As for investors’ standing, the Gibbs brief points out that ResCap, and not its clients, filed the motion asking U.S. Bankruptcy Judge Martin Glenn of Manhattan to approve the $8.7 billion allowed claim, and the debtor certainly has standing to make that motion. MBS trustees have separately said they will abide by Glenn’s ruling on the fairness of the proposed settlement, according to Gibbs & Bruns.
Briefs by Ally and ResCap take great pains to minimize Ally’s involvement in the negotiations that produced ResCap’s proposed settlement with MBS investors, arguing that there was no quid pro quo between investors and Ally in which Ally agreed to back the investors’ too-high allowed claim in exchange for support for its own too-low contribution to the ResCap estate. The MBS allowed-claim deal, according to Ally’s and Rescap’s briefs, was the product of arm’s-length negotiations that met the standards established by the 2nd Circuit Court of Appeals in its 2007 decision in In re Iridium.
This case is generating billable hours for a wide swath of the bankruptcy bar.
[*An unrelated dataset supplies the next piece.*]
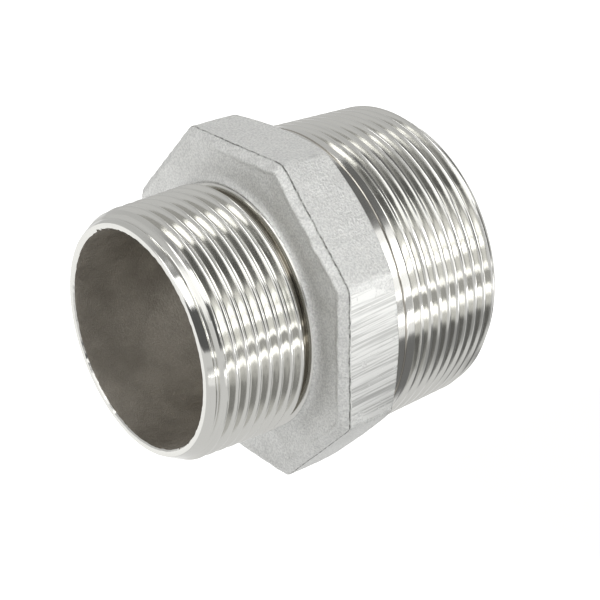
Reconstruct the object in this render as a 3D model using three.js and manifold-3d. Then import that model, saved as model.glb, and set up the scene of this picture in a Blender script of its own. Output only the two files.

ResCap is represented byMorrison & Foerster; Ally has Kirkland & Ellis. The unsecured creditors have Kramer Levin Naftalis & Frankel; senior bondholders have Cleary Gottlieb Steen & Hamilton; and junior bondholders have White & Case and Milberg, Tweed, Hadley & McCloy. MBIA is represented by Cadwalader, Wickersham & Taft,Assured by Proskauer Rose and Financial Guaranty by Jones Day.
I called or emailed lawyers from all of the firms but heard back only from Gibbs & Bruns. “These are important issues,” said Gibbs partner Patrick. “In other significant bankruptcies (such as Lehman and Washington Mutual), RMBS investors have had to wait years to get their claims resolved. The evidence developed before and after the settlement in this case show this is a reasonable compromise and we are confident the settlement will be approved.”
Judge Glenn will hold a hearing next month on the fairness of the $8.7 billion allowed claim, two months before a similar hearing in New York State Supreme Court on Bank of America’s proposed $8.5 billion settlement with the same institutional MBS investors. Should be quite a show.